**Task goal**: From the line with "LEAD_END_Z), (37.5, LEAD_END_Z)]" to the line with "obj.parent = None", both lines included, set down exactly those lines, please, and no others.

**Extracted material**:

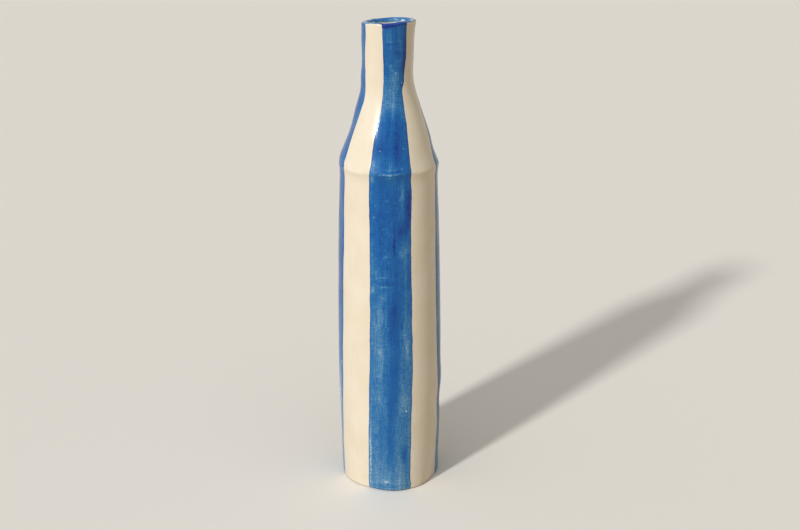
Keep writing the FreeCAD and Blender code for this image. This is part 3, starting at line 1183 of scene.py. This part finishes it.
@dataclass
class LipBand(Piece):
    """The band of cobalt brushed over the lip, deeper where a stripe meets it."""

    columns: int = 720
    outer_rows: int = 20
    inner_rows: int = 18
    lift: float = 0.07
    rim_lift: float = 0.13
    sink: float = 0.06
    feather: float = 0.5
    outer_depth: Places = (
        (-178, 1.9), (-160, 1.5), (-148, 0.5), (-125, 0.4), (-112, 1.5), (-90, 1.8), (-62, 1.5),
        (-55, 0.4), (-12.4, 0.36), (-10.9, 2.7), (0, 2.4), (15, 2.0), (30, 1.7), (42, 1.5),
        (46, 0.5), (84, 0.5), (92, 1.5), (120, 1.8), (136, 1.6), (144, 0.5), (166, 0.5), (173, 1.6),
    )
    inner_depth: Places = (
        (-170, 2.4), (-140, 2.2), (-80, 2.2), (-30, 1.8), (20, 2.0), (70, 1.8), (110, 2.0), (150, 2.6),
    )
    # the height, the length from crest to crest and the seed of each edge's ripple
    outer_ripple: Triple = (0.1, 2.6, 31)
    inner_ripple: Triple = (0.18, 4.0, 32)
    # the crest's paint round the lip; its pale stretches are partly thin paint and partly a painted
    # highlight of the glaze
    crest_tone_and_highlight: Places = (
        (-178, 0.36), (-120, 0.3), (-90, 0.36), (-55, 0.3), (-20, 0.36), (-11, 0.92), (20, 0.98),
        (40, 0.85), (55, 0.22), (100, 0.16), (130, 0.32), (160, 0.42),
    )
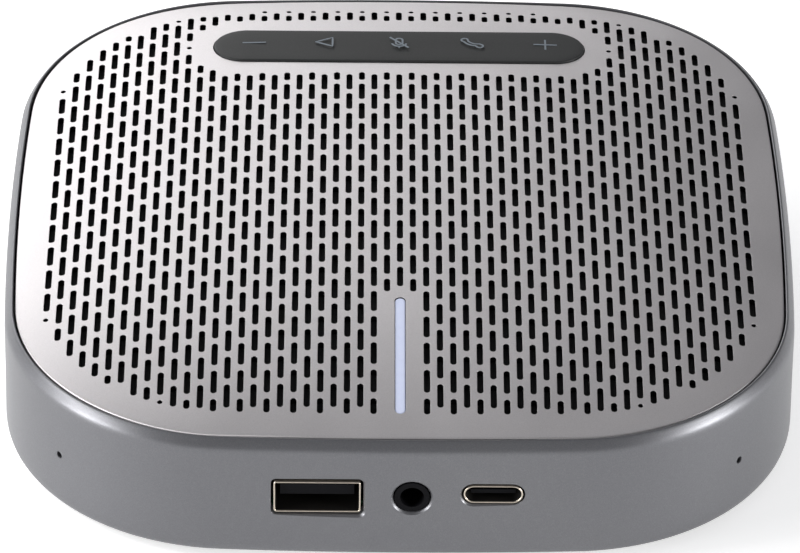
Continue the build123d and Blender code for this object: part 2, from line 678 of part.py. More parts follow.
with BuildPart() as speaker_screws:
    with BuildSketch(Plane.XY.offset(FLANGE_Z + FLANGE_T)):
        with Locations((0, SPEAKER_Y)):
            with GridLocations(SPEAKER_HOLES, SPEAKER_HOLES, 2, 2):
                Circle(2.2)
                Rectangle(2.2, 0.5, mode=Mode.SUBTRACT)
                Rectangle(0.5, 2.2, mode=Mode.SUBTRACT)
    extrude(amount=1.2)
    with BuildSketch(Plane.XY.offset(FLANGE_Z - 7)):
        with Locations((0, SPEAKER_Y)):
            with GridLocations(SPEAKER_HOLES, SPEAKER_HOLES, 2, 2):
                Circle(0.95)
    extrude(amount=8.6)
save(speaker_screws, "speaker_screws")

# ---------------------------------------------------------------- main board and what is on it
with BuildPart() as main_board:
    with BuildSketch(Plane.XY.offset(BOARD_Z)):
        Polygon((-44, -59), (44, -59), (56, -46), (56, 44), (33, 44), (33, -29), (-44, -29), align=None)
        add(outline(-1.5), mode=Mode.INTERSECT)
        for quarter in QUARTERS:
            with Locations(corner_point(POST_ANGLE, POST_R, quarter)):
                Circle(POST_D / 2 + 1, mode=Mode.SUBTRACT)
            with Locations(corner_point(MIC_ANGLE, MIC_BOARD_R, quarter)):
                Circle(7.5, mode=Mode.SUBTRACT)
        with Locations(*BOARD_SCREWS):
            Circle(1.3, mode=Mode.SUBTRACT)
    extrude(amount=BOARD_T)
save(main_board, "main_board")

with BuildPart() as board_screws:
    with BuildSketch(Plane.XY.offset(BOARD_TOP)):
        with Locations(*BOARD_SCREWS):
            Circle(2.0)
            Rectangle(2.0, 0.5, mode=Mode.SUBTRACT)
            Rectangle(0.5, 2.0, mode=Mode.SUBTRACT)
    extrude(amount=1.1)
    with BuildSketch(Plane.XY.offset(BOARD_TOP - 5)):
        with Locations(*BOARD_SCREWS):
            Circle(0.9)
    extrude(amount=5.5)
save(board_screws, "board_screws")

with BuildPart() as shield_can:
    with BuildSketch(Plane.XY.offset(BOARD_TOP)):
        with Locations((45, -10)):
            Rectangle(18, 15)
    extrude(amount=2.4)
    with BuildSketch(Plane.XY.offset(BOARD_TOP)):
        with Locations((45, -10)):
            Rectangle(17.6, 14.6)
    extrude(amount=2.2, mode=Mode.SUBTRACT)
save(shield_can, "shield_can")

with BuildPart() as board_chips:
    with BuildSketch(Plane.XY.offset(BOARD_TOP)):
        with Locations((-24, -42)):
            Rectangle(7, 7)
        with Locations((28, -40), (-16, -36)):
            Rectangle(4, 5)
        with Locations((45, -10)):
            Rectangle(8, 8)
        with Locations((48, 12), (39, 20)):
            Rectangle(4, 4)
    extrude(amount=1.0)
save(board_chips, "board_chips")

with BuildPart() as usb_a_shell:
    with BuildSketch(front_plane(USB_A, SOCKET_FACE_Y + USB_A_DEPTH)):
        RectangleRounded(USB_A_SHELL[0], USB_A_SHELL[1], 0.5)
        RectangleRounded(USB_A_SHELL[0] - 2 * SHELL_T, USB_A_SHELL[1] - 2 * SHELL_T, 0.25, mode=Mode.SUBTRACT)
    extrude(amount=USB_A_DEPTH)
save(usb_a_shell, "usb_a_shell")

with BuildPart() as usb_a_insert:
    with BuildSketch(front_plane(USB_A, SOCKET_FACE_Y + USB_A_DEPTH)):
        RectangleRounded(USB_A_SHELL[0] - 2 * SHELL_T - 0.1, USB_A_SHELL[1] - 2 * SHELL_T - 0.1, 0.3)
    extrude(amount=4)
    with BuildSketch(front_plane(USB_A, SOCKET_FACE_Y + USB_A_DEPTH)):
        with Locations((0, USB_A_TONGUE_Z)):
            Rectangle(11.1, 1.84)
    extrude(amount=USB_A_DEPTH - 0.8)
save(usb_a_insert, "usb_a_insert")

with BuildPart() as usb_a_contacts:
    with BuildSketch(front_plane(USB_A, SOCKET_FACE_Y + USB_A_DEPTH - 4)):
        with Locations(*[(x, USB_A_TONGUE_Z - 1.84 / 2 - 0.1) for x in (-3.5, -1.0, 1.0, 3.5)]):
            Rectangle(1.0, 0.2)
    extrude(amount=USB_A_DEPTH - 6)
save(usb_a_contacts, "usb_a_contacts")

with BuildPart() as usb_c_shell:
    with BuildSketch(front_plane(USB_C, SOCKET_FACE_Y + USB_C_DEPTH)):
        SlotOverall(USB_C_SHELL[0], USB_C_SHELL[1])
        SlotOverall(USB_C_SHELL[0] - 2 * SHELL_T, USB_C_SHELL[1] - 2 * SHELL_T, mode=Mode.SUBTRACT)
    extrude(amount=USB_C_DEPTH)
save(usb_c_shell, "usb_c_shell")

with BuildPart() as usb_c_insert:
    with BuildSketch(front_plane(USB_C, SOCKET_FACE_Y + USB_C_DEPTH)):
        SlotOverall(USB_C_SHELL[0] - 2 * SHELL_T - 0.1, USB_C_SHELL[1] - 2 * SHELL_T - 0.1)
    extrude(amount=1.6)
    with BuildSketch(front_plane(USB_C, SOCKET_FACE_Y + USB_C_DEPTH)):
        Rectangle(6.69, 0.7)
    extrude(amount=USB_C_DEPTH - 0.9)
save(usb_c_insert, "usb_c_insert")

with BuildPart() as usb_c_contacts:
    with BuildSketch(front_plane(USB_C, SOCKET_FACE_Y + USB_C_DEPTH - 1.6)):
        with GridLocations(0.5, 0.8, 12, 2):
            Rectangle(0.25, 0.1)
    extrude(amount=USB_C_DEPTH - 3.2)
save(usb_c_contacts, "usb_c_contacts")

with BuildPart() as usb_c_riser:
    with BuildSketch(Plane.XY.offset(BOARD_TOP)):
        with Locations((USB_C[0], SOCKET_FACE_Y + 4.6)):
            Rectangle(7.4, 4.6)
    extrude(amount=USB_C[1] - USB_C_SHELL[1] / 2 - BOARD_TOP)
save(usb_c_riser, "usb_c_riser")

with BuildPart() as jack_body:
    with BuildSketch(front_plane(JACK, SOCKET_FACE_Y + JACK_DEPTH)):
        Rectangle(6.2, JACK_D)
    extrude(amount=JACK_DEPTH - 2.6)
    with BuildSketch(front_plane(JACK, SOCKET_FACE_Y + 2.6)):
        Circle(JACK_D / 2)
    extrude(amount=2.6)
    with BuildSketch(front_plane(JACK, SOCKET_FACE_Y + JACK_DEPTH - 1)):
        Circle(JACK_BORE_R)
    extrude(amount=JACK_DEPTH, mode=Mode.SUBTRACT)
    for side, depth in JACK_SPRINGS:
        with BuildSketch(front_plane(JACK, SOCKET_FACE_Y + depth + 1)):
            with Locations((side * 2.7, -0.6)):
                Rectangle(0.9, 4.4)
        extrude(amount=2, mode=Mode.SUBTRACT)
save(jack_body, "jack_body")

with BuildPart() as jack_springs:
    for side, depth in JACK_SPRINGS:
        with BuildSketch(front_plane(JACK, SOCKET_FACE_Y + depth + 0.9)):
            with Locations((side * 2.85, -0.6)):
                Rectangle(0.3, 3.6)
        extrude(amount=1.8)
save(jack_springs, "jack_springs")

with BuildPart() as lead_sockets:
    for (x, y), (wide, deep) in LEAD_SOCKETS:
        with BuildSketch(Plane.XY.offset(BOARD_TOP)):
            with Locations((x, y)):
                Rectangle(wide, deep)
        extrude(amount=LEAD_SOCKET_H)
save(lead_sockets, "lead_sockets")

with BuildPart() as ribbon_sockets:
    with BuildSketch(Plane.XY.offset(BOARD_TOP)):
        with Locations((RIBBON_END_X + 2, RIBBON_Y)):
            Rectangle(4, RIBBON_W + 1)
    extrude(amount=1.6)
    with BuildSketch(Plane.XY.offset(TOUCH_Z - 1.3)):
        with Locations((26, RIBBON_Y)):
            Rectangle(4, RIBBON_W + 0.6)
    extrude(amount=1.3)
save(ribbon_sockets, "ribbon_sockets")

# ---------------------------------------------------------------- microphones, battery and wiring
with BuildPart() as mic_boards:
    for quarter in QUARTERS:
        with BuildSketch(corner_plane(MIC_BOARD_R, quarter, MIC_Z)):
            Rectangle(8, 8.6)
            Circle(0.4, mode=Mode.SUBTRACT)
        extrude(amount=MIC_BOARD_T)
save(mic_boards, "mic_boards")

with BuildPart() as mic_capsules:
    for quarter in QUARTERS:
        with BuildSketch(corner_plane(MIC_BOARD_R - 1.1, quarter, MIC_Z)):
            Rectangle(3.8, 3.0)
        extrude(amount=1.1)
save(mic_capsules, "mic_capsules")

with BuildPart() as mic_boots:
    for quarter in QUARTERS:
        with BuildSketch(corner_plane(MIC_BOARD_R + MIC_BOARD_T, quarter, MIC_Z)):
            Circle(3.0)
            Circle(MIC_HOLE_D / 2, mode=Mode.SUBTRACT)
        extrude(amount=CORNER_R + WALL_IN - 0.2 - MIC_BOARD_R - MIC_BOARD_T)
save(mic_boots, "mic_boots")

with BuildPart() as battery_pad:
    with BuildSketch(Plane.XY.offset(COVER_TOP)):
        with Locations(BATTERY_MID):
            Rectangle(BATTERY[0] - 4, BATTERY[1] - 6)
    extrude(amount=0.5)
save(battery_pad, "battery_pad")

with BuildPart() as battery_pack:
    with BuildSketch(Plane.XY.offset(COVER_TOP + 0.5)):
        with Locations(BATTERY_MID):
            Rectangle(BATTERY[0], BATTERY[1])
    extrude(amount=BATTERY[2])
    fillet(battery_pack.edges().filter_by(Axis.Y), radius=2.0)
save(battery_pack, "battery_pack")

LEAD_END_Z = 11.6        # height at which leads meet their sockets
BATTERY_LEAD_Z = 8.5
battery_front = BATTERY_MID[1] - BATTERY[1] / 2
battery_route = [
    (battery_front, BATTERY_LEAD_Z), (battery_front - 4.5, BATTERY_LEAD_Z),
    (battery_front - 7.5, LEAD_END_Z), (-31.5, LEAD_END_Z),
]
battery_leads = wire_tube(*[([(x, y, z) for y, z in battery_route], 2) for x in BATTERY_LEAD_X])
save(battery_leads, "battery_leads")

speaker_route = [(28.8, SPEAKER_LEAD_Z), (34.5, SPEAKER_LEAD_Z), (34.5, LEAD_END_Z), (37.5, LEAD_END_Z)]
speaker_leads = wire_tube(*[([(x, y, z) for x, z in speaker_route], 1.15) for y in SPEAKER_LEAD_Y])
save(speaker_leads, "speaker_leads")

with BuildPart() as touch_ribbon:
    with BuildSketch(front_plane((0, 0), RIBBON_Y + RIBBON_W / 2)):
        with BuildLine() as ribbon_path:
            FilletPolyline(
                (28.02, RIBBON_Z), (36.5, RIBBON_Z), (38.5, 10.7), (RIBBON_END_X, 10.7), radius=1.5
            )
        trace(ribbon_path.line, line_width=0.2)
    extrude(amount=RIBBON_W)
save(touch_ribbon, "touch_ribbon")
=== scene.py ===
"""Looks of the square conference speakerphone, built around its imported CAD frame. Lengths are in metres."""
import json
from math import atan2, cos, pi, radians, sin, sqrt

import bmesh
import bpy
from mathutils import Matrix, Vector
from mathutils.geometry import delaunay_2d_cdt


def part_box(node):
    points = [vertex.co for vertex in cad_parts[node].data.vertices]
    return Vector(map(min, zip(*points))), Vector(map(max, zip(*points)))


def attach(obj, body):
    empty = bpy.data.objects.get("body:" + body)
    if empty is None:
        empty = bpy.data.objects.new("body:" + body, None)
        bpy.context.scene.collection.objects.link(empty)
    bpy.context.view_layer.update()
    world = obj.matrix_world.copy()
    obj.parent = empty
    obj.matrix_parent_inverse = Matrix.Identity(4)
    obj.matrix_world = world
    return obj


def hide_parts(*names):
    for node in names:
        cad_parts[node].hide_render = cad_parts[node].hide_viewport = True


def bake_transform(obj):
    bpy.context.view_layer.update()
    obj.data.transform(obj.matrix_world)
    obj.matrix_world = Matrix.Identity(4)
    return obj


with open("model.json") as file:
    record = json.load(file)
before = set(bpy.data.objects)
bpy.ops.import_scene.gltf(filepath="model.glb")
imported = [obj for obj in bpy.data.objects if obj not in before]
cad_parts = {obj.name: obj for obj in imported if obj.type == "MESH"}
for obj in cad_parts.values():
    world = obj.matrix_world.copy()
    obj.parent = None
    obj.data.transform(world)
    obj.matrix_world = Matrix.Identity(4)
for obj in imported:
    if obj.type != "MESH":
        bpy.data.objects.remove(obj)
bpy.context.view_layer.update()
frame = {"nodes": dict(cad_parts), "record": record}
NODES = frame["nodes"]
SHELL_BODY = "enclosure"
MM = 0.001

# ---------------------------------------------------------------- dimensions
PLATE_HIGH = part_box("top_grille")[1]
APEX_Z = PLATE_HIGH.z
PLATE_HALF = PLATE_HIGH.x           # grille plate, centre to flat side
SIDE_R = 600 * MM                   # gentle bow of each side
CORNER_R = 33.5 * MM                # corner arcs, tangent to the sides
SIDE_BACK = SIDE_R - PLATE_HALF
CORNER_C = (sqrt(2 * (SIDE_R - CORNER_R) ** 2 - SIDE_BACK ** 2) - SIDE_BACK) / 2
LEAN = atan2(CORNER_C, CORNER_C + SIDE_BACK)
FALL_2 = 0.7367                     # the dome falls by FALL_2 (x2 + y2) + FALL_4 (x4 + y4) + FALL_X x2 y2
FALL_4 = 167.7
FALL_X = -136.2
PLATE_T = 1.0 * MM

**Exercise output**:
speaker_route = [(28.8, SPEAKER_LEAD_Z), (34.5, SPEAKER_LEAD_Z), (34.5, LEAD_END_Z), (37.5, LEAD_END_Z)]
speaker_leads = wire_tube(*[([(x, y, z) for x, z in speaker_route], 1.15) for y in SPEAKER_LEAD_Y])
save(speaker_leads, "speaker_leads")

with BuildPart() as touch_ribbon:
    with BuildSketch(front_plane((0, 0), RIBBON_Y + RIBBON_W / 2)):
        with BuildLine() as ribbon_path:
            FilletPolyline(
                (28.02, RIBBON_Z), (36.5, RIBBON_Z), (38.5, 10.7), (RIBBON_END_X, 10.7), radius=1.5
            )
        trace(ribbon_path.line, line_width=0.2)
    extrude(amount=RIBBON_W)
save(touch_ribbon, "touch_ribbon")
=== scene.py ===
"""Looks of the square conference speakerphone, built around its imported CAD frame. Lengths are in metres."""
import json
from math import atan2, cos, pi, radians, sin, sqrt

import bmesh
import bpy
from mathutils import Matrix, Vector
from mathutils.geometry import delaunay_2d_cdt


def part_box(node):
    points = [vertex.co for vertex in cad_parts[node].data.vertices]
    return Vector(map(min, zip(*points))), Vector(map(max, zip(*points)))


def attach(obj, body):
    empty = bpy.data.objects.get("body:" + body)
    if empty is None:
        empty = bpy.data.objects.new("body:" + body, None)
        bpy.context.scene.collection.objects.link(empty)
    bpy.context.view_layer.update()
    world = obj.matrix_world.copy()
    obj.parent = empty
    obj.matrix_parent_inverse = Matrix.Identity(4)
    obj.matrix_world = world
    return obj


def hide_parts(*names):
    for node in names:
        cad_parts[node].hide_render = cad_parts[node].hide_viewport = True


def bake_transform(obj):
    bpy.context.view_layer.update()
    obj.data.transform(obj.matrix_world)
    obj.matrix_world = Matrix.Identity(4)
    return obj


with open("model.json") as file:
    record = json.load(file)
before = set(bpy.data.objects)
bpy.ops.import_scene.gltf(filepath="model.glb")
imported = [obj for obj in bpy.data.objects if obj not in before]
cad_parts = {obj.name: obj for obj in imported if obj.type == "MESH"}
for obj in cad_parts.values():
    world = obj.matrix_world.copy()
    obj.parent = None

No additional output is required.